The municipal government has set up an office called the Shanghai Industrial Tours Promotion Center that schedules trips to some of the metropolis’s biggest factories, as well as to long-idle industrial sites in the surrounding Yangtze river delta region, some of which are the earliest footprints of the industrial revolution on the continent.
“Industry is a very important part of the city’s history and we want to promote that,” says Yang Peiming, a manager at the center. She notes that Shanghai is also planning to establish an industrial museum to recognize more than a century of dense and enduring smoke stacks, most of which are on the outskirts of the city.
One needn’t visit a museum to grasp the presence of heavy industry in the delta, which has a population of more than 100 million. In early December, residents in Shanghai and several nearby cities found themselves breathing in record levels of air pollution.
China uses an air quality index, or AQI, to measure particulate matter smaller than 2.5 millimeters in diameter.

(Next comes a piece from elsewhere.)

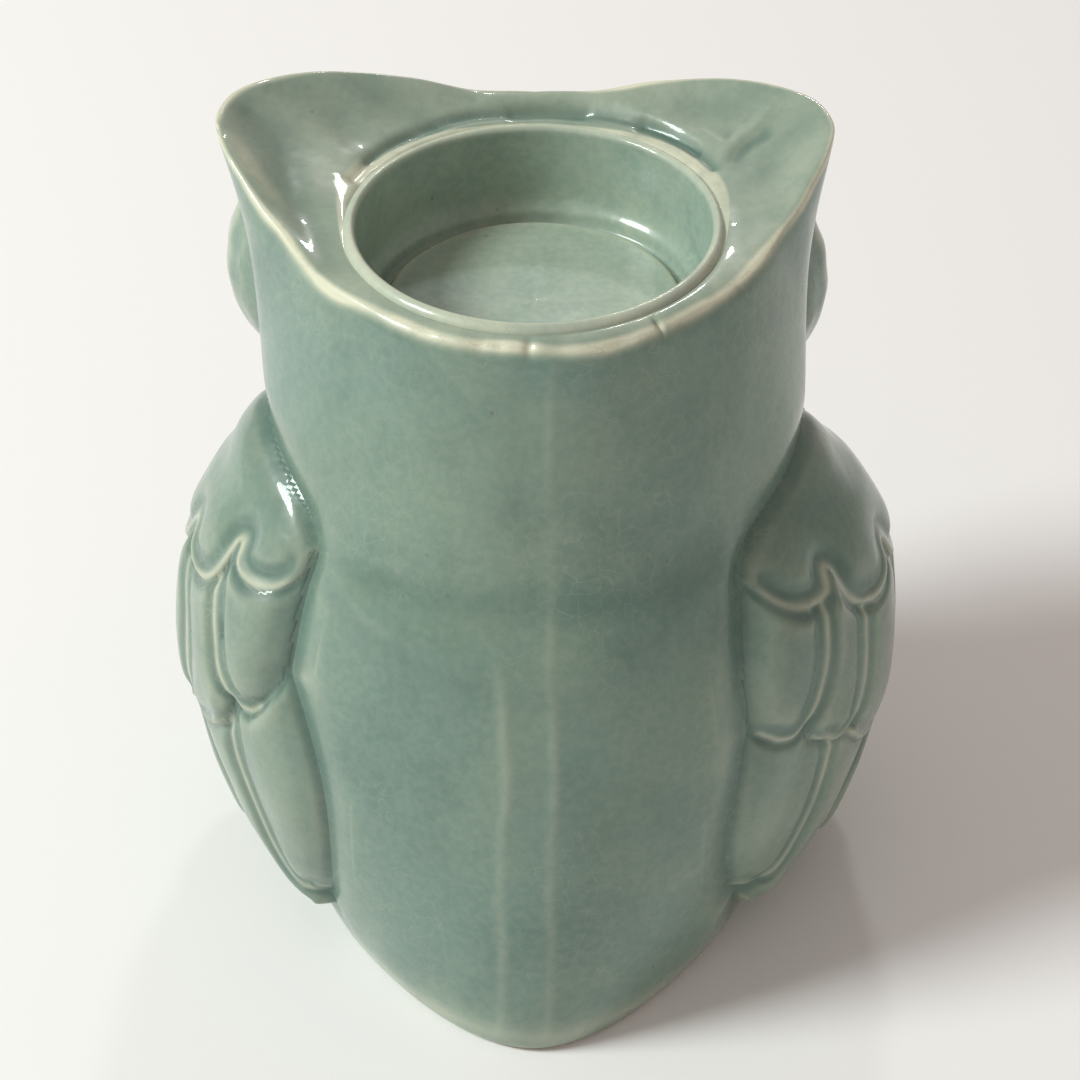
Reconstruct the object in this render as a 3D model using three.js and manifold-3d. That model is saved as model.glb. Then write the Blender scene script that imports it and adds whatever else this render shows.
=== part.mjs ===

This so-called PM2.5 is small enough to penetrate deep into the lungs; health organizations have warned about the dangerous effects of prolonged exposure to this smog. On December 6, the AQI reading in Shanghai was above 500, the highest possible reading and about 20 times the World Health Organization’s recommended level. Pollution above 300 persisted for days.
A population in white surgical masks appeared on the streets while the tops of the city’s iconic skyscrapers disappeared into a gray haze. The palpable pollution no doubt made city leaders uncomfortable. While industry is a cornerstone of the Yangtze river delta’s economy, those officials hope to transform Shanghai into a world-class financial center by 2020.
Shanghai can’t do it all, that is, remain an industrial powerhouse and at the same time foster a thriving financial hub. Bad pollution threatens to keep much needed international financial talent away from the city and stymie investment from within, experts say. Factories will need to be moved and the urban sprawl that has emerged over the past 20 years better managed if it hopes to realize its goals.
“What’s the role you want to play? Financial center? City center? Industrial center?” Yang Fuqiang, senior advisor on energy, environment and climate change at the Natural Resources Defense Council in Beijing, asks rhetorically of Shanghai’s future. “You’ll have to give up something. Don’t think you can enjoy all the advantages.”
The smokestack in the room
Shanghai’s industrial advantages are vast. The Yangtze river delta has more than 80 industrial zones where factories have clustered to reap tax benefits and other subsidies. Within the city limits of Shanghai there are 16 major industrial areas. Baoshan district in northern Shanghai is home to one of the country’s biggest steel companies, Shanghai Baosteel Group.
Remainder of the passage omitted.